PROBLEM: Both the line containing "const chronometer = new THREE.Group();" and the line containing "from mathutils import Matrix, Vector" are to be reproduced exactly, along with every line between them, and nothing more.

PROVIDED DATA:
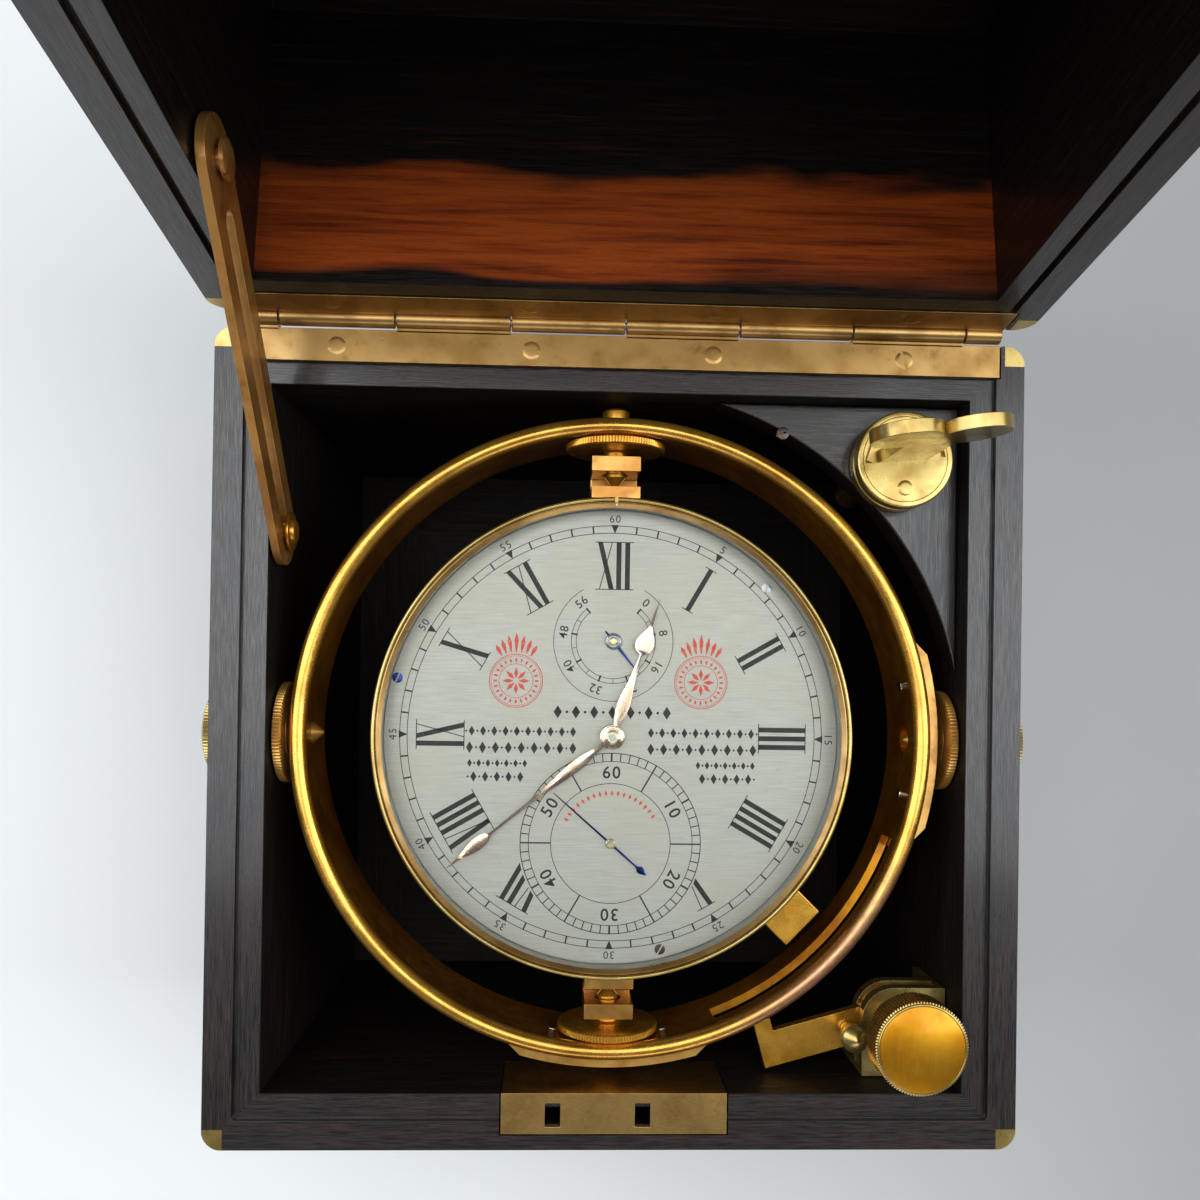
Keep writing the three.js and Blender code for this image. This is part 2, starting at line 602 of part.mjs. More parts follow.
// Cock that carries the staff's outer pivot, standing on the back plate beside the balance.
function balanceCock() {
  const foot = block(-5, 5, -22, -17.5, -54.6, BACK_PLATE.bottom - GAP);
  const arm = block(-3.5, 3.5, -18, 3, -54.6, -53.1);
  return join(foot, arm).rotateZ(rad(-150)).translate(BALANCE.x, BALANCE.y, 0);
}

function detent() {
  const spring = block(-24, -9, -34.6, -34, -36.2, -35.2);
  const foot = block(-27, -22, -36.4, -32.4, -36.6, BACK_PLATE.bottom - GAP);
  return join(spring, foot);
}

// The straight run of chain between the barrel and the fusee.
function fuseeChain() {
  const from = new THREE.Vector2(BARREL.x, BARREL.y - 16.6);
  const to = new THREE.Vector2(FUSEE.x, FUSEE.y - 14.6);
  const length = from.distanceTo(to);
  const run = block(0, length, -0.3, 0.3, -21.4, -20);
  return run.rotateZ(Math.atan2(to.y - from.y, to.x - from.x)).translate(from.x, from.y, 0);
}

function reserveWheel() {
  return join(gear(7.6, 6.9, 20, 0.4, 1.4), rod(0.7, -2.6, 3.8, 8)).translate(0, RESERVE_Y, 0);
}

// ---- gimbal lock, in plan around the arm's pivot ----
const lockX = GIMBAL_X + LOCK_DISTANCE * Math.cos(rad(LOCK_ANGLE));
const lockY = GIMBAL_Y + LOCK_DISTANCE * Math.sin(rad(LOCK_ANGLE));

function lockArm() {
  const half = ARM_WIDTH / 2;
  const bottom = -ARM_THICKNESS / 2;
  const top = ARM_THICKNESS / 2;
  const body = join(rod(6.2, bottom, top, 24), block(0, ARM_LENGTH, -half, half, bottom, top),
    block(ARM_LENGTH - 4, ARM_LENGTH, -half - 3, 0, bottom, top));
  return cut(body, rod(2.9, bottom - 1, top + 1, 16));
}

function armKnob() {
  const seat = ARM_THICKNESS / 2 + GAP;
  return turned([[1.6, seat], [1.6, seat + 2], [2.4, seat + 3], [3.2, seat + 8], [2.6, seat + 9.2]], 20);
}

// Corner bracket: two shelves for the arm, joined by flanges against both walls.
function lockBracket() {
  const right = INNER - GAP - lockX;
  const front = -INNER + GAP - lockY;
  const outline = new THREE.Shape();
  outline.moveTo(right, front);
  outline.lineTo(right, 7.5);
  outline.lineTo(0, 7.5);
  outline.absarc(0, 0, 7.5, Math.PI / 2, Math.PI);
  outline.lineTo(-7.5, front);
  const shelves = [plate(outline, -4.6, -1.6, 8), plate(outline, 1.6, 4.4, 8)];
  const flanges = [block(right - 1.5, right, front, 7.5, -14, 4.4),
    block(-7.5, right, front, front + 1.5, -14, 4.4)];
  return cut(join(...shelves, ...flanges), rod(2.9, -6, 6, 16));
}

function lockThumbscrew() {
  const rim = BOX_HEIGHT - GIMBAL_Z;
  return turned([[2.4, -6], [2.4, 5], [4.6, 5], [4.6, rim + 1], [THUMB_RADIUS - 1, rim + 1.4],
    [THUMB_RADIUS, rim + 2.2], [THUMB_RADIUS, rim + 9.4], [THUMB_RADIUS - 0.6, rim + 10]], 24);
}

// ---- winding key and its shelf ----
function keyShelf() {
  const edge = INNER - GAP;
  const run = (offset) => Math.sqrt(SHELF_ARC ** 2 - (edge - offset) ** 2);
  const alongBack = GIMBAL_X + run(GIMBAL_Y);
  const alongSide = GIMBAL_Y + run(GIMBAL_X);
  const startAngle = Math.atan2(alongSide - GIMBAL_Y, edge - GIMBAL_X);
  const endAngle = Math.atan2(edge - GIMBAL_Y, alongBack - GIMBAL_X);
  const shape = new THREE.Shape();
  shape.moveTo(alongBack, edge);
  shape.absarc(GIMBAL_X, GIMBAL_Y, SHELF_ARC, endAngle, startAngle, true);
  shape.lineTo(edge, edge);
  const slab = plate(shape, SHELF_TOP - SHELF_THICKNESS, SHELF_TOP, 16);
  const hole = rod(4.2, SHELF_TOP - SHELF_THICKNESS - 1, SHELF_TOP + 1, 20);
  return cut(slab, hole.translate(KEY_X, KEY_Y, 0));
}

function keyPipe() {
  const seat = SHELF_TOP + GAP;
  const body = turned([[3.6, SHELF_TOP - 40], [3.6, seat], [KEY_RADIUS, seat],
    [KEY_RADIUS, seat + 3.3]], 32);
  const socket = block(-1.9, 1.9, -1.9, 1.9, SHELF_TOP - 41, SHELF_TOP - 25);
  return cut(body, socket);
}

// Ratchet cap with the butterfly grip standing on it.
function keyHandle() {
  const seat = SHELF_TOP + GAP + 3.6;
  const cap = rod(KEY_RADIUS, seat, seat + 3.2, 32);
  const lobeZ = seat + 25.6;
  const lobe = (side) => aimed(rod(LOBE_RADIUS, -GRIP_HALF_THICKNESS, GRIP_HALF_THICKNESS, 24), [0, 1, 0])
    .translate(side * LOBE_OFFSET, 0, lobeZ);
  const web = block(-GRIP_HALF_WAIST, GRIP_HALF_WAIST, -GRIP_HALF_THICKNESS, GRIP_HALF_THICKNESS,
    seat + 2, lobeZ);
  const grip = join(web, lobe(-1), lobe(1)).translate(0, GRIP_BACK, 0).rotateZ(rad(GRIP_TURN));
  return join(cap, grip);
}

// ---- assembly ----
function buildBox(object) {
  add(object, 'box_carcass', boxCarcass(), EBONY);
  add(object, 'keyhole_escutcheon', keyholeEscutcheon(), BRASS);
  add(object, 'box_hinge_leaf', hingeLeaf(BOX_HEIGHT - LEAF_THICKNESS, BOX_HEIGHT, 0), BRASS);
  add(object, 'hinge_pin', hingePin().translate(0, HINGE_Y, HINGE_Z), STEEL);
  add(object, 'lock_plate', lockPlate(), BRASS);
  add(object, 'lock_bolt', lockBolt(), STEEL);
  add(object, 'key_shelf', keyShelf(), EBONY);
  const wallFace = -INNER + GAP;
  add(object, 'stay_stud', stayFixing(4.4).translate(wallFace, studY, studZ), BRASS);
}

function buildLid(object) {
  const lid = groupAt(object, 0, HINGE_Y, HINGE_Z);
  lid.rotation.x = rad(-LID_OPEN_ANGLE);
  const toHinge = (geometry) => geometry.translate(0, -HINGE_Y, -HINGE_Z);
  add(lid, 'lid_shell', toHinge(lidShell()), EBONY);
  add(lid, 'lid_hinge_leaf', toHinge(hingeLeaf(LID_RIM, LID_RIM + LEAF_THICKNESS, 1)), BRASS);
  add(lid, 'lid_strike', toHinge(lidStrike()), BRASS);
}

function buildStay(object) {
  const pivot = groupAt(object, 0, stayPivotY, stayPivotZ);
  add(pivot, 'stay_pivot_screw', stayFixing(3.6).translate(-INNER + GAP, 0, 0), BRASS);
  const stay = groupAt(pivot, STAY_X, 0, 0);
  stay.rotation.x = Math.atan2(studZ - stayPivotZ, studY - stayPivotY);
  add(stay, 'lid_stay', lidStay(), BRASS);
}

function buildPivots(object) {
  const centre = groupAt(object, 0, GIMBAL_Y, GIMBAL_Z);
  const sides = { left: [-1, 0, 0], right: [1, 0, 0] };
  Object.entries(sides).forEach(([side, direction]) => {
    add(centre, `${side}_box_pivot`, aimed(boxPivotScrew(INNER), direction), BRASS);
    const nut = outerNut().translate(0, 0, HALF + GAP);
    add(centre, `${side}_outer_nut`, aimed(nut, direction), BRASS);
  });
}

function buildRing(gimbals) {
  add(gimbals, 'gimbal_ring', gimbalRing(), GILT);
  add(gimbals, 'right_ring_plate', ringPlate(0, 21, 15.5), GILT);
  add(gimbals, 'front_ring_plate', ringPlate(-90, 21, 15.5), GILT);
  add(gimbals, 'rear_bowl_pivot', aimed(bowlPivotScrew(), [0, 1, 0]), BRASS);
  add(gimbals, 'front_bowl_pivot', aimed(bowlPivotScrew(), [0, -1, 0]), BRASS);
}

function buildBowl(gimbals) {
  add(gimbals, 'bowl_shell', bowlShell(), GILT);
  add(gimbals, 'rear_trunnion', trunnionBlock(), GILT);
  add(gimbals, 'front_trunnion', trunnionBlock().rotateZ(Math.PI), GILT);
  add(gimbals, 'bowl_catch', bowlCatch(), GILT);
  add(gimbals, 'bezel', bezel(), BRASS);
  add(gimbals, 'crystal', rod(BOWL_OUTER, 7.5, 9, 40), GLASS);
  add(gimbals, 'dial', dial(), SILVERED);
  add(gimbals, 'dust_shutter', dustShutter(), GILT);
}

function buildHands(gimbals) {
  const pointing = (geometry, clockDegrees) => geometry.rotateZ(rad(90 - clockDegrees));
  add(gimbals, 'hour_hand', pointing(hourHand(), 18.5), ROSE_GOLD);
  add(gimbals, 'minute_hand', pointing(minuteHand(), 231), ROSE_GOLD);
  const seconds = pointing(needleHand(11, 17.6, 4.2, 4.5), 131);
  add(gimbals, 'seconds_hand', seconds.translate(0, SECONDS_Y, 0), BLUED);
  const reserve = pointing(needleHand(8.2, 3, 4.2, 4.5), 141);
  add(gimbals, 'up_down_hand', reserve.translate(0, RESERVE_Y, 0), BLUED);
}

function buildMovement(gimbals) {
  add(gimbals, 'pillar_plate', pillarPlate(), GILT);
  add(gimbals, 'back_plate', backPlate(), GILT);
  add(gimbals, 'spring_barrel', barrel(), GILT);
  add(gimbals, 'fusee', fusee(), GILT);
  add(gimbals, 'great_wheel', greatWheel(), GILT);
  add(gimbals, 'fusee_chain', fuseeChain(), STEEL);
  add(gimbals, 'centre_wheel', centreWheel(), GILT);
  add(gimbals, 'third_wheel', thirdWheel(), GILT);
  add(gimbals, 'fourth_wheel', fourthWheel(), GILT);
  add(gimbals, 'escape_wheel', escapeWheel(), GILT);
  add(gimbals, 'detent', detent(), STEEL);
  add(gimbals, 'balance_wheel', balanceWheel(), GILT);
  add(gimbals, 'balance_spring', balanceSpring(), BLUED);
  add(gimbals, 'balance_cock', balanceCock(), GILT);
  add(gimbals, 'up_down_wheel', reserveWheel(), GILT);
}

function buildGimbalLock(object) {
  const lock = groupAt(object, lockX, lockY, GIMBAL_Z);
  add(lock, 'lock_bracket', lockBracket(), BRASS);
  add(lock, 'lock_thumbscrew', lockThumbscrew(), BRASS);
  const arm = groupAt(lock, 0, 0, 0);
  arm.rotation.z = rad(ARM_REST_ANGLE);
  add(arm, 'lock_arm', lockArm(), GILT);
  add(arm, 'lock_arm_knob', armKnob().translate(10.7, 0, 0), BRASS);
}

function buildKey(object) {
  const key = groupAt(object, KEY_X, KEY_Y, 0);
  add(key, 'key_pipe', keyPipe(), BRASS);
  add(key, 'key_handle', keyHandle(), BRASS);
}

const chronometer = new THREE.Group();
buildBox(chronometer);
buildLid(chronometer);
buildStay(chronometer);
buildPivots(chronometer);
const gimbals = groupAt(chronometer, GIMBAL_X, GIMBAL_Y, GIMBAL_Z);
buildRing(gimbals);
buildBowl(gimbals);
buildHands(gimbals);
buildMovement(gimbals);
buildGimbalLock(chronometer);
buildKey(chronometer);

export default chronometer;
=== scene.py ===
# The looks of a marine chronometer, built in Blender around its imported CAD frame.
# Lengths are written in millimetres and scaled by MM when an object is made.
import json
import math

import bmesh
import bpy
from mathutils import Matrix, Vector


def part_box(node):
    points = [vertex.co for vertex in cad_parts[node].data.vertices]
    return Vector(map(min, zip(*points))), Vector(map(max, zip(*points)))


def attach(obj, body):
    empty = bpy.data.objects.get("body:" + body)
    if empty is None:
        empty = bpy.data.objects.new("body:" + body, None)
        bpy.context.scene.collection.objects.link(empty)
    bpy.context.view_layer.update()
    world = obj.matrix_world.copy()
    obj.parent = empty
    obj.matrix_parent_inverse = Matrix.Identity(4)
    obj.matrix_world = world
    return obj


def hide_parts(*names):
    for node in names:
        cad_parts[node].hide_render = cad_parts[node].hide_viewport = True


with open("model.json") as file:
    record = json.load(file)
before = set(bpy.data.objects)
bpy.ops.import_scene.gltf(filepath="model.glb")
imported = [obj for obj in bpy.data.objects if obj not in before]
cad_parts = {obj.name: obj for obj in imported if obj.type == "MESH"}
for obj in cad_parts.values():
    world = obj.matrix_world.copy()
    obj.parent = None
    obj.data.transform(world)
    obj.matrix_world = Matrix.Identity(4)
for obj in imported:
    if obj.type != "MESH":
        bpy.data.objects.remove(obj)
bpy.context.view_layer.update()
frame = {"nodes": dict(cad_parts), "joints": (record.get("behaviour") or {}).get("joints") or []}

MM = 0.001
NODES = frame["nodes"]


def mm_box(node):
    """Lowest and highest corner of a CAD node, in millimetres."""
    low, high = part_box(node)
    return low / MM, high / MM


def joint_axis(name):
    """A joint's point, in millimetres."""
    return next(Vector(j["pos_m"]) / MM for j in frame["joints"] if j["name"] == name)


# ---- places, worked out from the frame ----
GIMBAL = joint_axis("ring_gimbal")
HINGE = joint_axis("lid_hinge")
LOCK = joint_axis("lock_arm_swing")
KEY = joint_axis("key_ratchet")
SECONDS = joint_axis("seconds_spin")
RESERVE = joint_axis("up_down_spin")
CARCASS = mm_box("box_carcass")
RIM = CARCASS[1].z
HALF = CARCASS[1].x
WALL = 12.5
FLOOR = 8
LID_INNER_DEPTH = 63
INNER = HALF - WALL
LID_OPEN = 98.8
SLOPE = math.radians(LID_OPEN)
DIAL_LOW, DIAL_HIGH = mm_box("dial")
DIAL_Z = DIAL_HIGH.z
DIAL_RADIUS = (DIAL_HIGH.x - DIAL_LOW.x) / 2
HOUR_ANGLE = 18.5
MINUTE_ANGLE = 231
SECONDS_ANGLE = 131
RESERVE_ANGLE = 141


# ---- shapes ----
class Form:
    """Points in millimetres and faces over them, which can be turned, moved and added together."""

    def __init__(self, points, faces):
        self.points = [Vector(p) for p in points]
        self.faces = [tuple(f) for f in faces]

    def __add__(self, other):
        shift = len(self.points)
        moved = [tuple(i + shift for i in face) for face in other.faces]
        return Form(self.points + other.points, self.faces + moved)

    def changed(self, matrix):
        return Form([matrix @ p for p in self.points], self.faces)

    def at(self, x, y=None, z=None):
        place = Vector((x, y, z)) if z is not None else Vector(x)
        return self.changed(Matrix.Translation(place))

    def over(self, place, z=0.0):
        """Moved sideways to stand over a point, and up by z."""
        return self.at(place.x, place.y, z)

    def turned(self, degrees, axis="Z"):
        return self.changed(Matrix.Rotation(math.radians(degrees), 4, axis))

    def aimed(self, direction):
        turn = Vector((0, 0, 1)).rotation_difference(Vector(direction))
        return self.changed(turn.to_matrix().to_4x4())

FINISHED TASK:
const chronometer = new THREE.Group();
buildBox(chronometer);
buildLid(chronometer);
buildStay(chronometer);
buildPivots(chronometer);
const gimbals = groupAt(chronometer, GIMBAL_X, GIMBAL_Y, GIMBAL_Z);
buildRing(gimbals);
buildBowl(gimbals);
buildHands(gimbals);
buildMovement(gimbals);
buildGimbalLock(chronometer);
buildKey(chronometer);

export default chronometer;
=== scene.py ===
# The looks of a marine chronometer, built in Blender around its imported CAD frame.
# Lengths are written in millimetres and scaled by MM when an object is made.
import json
import math

import bmesh
import bpy
from mathutils import Matrix, Vector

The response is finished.